Pakatan MPs betrayed us – Can we trust the Opposition?

Jimmy Adit

Jimmy Adit, The Ant Daily

When Pakatan Rakyat (PR) lost GE13, the opposition coalition took comfort in the fact that it garnered 50.87% of the popular vote.

Its leaders mocked Barisan Nasional (BN)’s victory, saying it won a majority of the seats on a mere 47.38% of the popular vote.

They said only gerrymandering and electoral fraud had ensured that BN get 133 of the 222-seat Parliament and went on to form the federal government.

BN polled 5.220 million votes to PR’s 5.489 million, for a deficit of 269,130 votes. The Opposition said the majority of voting Malaysians wanted PR to govern the country.

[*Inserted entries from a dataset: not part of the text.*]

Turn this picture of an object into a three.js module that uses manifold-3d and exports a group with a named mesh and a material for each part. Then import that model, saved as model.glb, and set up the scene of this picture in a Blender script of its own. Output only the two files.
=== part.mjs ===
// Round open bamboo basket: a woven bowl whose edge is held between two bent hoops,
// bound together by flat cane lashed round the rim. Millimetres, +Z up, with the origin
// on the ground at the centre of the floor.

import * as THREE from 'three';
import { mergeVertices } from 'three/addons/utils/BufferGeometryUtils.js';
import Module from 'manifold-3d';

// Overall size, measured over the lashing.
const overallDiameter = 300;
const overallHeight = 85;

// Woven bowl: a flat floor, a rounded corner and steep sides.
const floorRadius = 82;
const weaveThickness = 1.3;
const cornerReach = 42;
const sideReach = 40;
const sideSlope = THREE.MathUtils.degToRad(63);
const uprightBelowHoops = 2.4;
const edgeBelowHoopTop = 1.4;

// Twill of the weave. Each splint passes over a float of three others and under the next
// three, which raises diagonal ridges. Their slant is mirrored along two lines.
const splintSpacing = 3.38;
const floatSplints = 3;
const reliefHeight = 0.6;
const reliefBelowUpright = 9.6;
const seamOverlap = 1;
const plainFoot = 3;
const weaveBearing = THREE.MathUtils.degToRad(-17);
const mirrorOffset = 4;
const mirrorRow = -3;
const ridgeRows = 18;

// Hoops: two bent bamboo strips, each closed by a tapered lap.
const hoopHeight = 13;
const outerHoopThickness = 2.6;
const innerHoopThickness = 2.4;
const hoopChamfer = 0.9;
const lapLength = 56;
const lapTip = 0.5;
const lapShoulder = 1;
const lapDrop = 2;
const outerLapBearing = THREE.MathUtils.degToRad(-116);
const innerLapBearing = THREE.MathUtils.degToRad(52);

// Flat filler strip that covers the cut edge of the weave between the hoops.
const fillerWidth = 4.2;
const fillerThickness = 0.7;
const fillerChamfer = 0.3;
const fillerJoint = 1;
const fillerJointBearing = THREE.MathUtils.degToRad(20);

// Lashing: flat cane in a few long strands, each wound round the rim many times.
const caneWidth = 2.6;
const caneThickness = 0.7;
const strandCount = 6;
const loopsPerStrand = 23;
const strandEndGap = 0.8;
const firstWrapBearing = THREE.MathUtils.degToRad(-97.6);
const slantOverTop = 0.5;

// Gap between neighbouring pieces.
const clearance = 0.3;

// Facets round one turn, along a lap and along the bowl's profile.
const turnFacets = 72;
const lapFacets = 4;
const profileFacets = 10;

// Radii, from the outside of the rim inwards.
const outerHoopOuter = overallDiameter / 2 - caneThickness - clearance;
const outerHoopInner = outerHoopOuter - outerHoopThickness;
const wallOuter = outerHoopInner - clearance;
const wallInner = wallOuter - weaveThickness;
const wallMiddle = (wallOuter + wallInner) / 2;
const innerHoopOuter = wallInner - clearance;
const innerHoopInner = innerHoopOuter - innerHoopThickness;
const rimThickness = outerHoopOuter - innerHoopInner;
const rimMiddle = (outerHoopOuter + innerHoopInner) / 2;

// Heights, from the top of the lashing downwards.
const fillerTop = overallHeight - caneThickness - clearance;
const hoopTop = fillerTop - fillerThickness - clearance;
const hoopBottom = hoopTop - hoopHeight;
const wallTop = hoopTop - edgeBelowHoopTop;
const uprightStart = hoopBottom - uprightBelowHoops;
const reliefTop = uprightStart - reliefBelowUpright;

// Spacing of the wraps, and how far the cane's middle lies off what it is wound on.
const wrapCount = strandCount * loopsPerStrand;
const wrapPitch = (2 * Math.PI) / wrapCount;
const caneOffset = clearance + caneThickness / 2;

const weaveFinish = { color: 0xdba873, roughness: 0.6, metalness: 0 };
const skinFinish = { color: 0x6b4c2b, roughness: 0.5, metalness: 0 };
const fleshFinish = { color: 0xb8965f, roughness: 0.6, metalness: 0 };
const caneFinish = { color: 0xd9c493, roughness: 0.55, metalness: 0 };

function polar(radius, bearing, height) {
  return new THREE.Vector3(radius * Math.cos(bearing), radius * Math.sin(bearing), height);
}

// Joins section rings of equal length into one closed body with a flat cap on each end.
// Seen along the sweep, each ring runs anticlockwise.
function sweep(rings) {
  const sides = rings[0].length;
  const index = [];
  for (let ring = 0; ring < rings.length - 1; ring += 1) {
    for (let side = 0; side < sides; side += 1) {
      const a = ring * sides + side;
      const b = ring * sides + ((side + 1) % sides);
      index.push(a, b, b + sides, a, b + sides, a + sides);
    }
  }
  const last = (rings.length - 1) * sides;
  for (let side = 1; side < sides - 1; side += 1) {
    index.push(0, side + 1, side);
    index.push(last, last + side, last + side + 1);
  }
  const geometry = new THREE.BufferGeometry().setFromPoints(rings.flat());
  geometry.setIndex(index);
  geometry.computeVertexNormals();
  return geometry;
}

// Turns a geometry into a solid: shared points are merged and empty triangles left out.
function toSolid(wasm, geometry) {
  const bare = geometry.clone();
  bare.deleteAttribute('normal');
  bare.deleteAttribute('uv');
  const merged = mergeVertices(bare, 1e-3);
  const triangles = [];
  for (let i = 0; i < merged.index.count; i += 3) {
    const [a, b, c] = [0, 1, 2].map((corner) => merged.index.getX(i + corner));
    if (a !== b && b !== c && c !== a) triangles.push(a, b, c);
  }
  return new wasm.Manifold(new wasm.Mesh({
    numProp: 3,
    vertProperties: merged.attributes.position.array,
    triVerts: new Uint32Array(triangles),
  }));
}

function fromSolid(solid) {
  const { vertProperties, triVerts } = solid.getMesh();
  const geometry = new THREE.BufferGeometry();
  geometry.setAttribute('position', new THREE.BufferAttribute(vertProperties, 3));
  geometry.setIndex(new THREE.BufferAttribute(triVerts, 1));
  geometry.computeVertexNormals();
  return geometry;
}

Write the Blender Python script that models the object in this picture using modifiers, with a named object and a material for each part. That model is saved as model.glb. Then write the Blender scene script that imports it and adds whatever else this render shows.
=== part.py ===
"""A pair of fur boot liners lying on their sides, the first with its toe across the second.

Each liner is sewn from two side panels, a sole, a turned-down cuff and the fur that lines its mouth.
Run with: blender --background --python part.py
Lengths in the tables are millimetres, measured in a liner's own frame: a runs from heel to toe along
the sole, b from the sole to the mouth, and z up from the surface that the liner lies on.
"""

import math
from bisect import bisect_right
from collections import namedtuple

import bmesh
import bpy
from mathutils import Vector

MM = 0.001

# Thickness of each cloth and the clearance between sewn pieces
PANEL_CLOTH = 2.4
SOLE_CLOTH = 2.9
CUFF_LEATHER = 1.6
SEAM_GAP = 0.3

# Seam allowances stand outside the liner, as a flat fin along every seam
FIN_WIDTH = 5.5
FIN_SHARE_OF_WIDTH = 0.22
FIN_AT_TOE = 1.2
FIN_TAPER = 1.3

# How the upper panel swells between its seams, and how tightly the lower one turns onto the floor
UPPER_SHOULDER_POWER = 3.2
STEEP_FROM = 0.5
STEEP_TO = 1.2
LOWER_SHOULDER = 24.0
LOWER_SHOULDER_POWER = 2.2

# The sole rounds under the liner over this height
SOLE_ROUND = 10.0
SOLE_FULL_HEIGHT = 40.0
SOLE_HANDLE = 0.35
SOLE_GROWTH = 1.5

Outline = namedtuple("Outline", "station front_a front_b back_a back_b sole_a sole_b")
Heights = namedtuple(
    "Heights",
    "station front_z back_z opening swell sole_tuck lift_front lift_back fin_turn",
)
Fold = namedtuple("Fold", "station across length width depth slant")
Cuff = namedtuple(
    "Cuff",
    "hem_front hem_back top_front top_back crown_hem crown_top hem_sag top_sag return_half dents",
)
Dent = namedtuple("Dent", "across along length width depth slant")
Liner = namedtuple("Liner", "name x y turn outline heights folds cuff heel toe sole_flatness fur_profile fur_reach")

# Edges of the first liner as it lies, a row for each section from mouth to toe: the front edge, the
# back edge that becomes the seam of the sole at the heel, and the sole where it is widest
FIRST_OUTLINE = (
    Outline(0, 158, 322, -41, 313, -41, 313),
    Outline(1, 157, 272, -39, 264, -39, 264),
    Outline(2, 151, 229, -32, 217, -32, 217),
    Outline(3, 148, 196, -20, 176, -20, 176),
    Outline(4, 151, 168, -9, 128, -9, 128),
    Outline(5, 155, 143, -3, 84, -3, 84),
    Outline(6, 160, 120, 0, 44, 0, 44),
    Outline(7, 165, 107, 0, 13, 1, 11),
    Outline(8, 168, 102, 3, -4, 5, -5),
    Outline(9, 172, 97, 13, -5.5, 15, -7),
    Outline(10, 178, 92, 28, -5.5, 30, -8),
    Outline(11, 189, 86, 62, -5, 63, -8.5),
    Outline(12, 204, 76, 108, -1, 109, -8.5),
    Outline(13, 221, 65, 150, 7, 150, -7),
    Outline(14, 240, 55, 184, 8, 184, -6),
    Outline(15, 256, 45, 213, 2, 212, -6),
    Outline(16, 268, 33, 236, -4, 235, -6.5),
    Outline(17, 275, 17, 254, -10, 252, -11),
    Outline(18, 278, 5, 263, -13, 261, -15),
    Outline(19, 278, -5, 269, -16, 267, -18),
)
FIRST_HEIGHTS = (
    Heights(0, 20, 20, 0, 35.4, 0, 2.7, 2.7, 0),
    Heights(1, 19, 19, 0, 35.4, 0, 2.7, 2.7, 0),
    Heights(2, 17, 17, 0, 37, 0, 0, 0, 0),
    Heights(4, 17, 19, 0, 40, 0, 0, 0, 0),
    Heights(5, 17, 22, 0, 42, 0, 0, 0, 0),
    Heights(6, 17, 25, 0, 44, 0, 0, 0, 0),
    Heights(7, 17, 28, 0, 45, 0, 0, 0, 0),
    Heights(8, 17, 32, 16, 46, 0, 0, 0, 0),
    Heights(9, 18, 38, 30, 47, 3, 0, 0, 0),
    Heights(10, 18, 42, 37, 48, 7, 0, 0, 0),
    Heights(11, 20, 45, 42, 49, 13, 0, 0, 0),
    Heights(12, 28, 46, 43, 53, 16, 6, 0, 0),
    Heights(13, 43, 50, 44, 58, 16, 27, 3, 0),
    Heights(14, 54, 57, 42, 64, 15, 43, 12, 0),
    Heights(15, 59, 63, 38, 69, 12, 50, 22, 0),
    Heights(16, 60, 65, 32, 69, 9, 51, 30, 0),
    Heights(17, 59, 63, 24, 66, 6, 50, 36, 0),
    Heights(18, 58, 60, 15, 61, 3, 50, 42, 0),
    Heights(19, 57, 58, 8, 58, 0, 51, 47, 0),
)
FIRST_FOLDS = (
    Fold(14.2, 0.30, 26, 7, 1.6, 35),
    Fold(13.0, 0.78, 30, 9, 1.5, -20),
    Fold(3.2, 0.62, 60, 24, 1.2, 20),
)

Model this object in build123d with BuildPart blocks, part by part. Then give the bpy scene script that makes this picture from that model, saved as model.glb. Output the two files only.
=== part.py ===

PR de facto leader Anwar Ibrahim even went on to say that the opposition pact rejected the results of the poll, saying: “As of now, we are not accepting the results…until the EC (Election Commission) responds and issues an official statement to the allegations of irregularities and fraud.”

Like Anwar and his PR pact, 5.489 million voting Malaysians felt cheated by BN and Umno, the party led by Prime Minister Najib Razak.

PR may have lost the election but it had won the hearts of the majority of Malaysians.

PR frolicked in that glory until the night the Prevention of Terrorism Act (Pota) was passed by the Parliament.

A total of 5.489 million Malaysians who voted for PR in the 2013 general election felt betrayed by the opposition coalition when 24 opposition MPsfailed to turn up for a bloc voting on the Pota during the wee hours of April 7.

Pota was passed with 79 from BN supporting it and 60 from the Opposition against it.

What had at first looked not quite possible had happened. The Malaysian majority that had backed PR in the last general election were shocked into disgust not so much because Pota got through parliament but more because of the way it was passed.

PR MPs, 24 of them, had none of the mental and moral strength of their BN counterparts, giving BN a free rein, despite initial tough words from several of the opposition MPs against what they perceived as a rush job that lacked transparency.

Accusing the government of playing dirty, the Opposition demanded for the Pota draft.

Kelana Jaya MP Wong Chen said on March 18: “We demand this draft be presented to us by tomorrow and put on the website for the world, public to be able to read it. Any delay is a travesty of justice and a travesty of parliamentary democracy.”

In the same breath, PAS’ Kuala Terengganu MP Raja Kamarul Bahrin Raja Ahmad said: “Please don’t treat the general public and Members of Parliament like we are absolute idiots. I’m sorry to use such words, but that’s how they are treating us.

“As if we are just there to rubber stamp and bulldoze everything through. It’s been practised for too long. We have seen abuses (of laws) before, with the Internal Security Act (ISA), and presently with the Sedition Act.

“We have reason to fear that there may be further abuse with this new Act. We have requested for it, enough time, so we can deliberate and study the Act.”

The situation, it seemed, was critical. Pota must be opposed at all cost – for now.

A total of 5.489 million voting Malaysians and more put their trust on the opposition MPs to make sure Pota fail in Parliament, until further clarifications are given and amendments made to prevent abuse.

Speaking to reporters after the first reading of Pota on March 30, both Wong and Raja Bahrin aired their misgivings over certain elements of the proposed law, which they argued rendered Pota a minor adjustment of the ISA and a “threat to the already very fragile fundamental liberties that we have in this country.”

Wong said: “Our main point is very clear: severe restrictions on civil liberty are in this Pota. Detention without trial, infinitely renewable every two years…this is no different from ISA, you know? Minor adjustment. With ISA, they could just detain you forever. This one needs to be renewed every two years.”

Raja Bahrin said: “The only difference between ISA and this is that instead of ISA being indefinite from the beginning, this is renewable for two-year-blocks. So this is just another ISA in disguise.”

On April 7, reports said there was chaos in Parliament as opposition MPs tried to stop the draconian Pota from being passed.

The Rakyat Post reported:

“The Opposition tried to use Rule 52 (2) for the Act to be referred to a Parliament Select Committee.

“When it was refused, Seremban MP Anthony Loke stood up so that a vote could be taken to either agree or disagree, to which 80 parliamentarians disagreed.

“Opposition MPs then proceeded to raise amendments to the bill under rule 57 (2).

“The Opposition also suggested that clauses 4, 5, 6 and 13 until 28 be scrapped completely.

“Nevertheless, all their objections were dismissed when put to a vote.

“As of 11.50pm, the debate was continuing in Parliament.”

But at 2.30am, more important matters than Pota drew 24 opposition MPs out of the Parliament building.